- [GIVEN TASK]:
Return only the stretch of the material below that begins with the line containing "bpy.data.objects.remove(obj)" and ends with the line containing "panelShift = hinge", exactly; both of those lines belong to it.

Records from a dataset
= = = = =
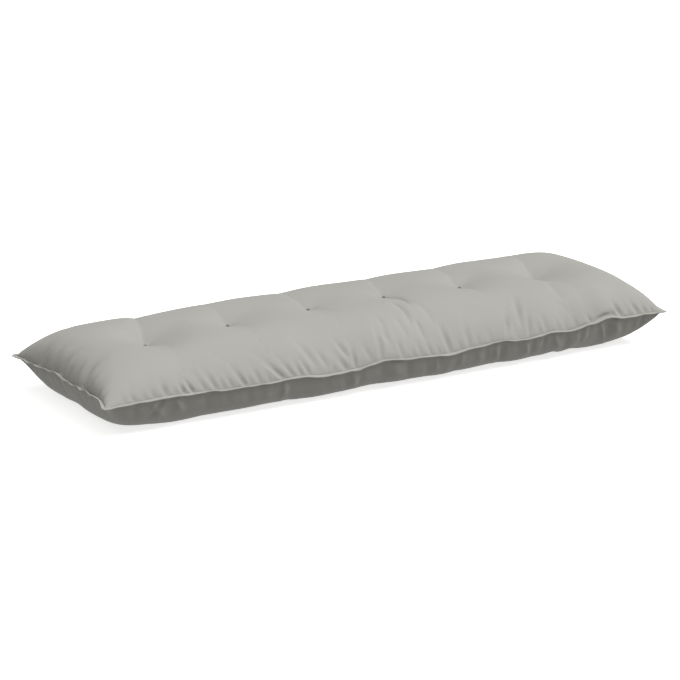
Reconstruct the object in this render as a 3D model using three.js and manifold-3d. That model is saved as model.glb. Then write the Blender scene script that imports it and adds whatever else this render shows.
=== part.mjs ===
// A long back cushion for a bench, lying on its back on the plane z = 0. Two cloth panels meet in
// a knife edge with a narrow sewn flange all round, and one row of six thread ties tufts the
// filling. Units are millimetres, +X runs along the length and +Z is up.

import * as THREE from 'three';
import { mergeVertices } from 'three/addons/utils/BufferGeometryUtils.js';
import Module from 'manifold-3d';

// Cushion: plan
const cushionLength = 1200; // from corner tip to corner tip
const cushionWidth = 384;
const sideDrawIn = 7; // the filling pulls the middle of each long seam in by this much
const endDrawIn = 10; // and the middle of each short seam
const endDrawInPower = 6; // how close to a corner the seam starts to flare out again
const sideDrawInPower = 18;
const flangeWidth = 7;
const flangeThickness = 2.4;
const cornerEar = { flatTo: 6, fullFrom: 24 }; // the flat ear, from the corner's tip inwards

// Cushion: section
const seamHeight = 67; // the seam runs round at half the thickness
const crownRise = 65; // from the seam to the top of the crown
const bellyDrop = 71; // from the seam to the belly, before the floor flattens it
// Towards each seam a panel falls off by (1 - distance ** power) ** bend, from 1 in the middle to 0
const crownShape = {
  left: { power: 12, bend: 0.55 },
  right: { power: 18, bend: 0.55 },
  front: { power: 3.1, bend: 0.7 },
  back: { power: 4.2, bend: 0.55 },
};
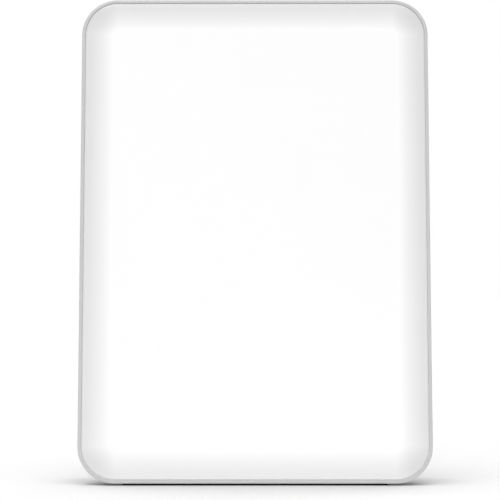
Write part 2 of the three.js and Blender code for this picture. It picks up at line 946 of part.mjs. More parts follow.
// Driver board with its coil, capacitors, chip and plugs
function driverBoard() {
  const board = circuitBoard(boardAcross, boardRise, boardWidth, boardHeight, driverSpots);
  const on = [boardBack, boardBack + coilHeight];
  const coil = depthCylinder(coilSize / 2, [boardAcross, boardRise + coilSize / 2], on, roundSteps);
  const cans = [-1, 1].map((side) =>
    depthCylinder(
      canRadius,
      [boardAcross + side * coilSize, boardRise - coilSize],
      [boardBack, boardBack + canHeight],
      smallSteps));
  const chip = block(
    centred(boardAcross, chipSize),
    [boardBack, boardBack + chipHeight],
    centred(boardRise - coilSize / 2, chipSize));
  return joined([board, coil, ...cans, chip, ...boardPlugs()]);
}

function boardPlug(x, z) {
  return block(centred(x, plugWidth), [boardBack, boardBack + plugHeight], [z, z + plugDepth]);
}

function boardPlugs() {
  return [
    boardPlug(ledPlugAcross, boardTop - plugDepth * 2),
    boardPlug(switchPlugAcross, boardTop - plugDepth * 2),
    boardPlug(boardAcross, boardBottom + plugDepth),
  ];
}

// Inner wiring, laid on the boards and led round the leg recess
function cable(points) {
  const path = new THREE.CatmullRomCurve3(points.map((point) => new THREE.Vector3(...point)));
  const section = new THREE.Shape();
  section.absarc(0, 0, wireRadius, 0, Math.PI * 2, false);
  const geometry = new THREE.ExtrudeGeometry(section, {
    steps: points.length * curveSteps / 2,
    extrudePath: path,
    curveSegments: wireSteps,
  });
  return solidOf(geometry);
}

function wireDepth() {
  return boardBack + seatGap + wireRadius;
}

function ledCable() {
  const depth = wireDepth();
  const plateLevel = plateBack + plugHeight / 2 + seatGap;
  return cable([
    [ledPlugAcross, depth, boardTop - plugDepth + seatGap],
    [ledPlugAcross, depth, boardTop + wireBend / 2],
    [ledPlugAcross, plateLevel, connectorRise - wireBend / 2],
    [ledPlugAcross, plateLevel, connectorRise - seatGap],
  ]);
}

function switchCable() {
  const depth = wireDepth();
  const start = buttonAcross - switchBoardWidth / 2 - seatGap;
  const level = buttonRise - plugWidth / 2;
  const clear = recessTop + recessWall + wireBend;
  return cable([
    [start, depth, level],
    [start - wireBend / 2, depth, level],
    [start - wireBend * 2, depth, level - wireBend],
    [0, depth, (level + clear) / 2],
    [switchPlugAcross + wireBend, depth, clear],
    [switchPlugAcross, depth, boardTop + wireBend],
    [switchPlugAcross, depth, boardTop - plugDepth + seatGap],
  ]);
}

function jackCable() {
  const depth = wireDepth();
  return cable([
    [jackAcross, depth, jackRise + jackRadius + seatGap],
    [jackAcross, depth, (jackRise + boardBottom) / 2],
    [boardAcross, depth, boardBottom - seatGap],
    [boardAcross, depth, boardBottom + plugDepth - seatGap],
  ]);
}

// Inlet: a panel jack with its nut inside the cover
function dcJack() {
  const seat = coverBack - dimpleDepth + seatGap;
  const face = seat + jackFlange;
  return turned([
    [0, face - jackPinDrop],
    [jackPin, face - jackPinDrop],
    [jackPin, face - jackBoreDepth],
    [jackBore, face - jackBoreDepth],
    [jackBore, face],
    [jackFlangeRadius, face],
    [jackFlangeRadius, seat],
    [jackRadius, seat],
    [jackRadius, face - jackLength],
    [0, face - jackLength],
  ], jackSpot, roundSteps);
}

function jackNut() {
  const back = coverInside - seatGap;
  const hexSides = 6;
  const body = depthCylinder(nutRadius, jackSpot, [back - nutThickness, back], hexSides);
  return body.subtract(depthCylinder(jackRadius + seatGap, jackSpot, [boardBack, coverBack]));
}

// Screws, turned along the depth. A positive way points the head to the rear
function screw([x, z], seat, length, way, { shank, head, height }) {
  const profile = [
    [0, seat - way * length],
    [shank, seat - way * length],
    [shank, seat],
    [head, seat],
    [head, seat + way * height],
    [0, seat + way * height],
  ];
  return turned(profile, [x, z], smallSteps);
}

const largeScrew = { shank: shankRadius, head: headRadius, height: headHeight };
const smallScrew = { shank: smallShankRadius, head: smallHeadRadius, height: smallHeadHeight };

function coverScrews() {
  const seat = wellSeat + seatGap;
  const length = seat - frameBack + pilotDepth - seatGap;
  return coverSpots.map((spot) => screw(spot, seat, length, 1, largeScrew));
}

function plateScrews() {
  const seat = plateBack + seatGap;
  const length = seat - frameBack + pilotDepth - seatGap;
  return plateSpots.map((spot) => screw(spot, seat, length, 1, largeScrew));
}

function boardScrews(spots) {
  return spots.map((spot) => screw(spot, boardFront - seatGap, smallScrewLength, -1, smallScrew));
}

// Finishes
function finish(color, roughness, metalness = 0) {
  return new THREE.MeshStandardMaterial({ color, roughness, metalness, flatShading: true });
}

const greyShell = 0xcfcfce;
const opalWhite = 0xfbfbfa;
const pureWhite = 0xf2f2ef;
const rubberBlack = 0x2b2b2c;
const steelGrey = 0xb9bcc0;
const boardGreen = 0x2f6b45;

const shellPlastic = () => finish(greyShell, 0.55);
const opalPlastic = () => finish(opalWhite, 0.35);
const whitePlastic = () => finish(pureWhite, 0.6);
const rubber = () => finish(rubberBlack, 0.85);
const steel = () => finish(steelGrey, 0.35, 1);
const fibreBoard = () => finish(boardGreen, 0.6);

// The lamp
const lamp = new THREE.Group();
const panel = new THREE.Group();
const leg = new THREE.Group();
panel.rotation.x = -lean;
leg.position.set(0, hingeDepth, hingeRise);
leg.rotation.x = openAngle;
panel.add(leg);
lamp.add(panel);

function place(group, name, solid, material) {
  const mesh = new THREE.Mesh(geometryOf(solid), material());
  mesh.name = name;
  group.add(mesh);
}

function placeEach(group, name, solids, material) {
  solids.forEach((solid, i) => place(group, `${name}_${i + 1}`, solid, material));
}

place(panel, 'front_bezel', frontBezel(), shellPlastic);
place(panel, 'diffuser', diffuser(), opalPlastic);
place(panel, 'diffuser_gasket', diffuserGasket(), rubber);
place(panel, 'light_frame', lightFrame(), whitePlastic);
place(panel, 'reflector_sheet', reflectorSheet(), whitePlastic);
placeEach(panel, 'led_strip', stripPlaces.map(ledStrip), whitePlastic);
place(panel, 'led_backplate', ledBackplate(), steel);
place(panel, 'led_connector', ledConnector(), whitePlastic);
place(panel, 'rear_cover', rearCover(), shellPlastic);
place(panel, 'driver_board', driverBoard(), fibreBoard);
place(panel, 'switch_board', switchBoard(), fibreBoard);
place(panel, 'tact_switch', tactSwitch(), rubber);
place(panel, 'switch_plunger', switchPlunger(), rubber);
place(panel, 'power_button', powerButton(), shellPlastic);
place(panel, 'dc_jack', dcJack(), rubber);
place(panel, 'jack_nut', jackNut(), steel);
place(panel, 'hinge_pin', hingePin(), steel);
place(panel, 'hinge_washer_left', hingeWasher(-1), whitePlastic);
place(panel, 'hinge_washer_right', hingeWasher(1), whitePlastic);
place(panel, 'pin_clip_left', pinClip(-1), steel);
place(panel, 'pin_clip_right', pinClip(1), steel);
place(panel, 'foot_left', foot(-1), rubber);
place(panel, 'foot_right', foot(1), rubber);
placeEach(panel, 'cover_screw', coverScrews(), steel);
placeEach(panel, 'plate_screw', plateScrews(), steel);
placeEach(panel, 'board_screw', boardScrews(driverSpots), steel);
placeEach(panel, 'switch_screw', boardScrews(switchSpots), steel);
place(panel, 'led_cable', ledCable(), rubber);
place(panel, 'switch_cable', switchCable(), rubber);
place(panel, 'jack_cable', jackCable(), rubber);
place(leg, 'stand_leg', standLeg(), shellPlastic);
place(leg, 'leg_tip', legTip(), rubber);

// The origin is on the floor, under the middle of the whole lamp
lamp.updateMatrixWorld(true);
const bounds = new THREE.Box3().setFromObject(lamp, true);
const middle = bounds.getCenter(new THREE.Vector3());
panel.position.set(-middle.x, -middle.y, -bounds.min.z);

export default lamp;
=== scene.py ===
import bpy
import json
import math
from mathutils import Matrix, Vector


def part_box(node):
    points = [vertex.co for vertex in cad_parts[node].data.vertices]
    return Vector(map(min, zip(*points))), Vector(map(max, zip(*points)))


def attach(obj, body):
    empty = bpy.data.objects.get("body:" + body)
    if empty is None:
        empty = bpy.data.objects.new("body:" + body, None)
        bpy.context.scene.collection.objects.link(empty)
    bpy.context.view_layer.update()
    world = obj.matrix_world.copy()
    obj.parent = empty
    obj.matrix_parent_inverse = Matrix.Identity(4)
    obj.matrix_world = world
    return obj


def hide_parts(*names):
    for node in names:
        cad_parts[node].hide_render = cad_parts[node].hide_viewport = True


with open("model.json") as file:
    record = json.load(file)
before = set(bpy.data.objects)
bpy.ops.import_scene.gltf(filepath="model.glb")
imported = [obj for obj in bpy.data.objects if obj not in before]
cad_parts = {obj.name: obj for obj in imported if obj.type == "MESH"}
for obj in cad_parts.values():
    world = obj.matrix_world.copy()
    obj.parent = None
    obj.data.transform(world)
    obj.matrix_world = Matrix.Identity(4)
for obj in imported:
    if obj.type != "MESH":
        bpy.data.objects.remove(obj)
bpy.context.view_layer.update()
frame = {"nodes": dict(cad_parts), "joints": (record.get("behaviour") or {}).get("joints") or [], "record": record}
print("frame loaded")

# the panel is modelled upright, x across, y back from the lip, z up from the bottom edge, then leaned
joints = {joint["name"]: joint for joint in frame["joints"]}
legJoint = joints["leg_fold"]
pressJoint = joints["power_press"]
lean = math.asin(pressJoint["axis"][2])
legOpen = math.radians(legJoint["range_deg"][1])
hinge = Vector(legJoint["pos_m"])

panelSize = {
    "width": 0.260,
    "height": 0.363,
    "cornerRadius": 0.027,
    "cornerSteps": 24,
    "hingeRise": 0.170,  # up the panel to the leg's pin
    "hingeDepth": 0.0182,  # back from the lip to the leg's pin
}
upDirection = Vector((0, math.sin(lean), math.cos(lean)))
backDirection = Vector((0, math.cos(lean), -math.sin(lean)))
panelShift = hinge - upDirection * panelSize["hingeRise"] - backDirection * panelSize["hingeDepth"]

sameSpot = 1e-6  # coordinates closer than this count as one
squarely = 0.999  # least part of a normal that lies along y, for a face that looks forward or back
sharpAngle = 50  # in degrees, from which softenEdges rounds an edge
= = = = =
- [THE OUTPUT]:
        bpy.data.objects.remove(obj)
bpy.context.view_layer.update()
frame = {"nodes": dict(cad_parts), "joints": (record.get("behaviour") or {}).get("joints") or [], "record": record}
print("frame loaded")

# the panel is modelled upright, x across, y back from the lip, z up from the bottom edge, then leaned
joints = {joint["name"]: joint for joint in frame["joints"]}
legJoint = joints["leg_fold"]
pressJoint = joints["power_press"]
lean = math.asin(pressJoint["axis"][2])
legOpen = math.radians(legJoint["range_deg"][1])
hinge = Vector(legJoint["pos_m"])

panelSize = {
    "width": 0.260,
    "height": 0.363,
    "cornerRadius": 0.027,
    "cornerSteps": 24,
    "hingeRise": 0.170,  # up the panel to the leg's pin
    "hingeDepth": 0.0182,  # back from the lip to the leg's pin
}
upDirection = Vector((0, math.sin(lean), math.cos(lean)))
backDirection = Vector((0, math.cos(lean), -math.sin(lean)))
panelShift = hinge - upDirection * panelSize["hingeRise"] - backDirection * panelSize["hingeDepth"]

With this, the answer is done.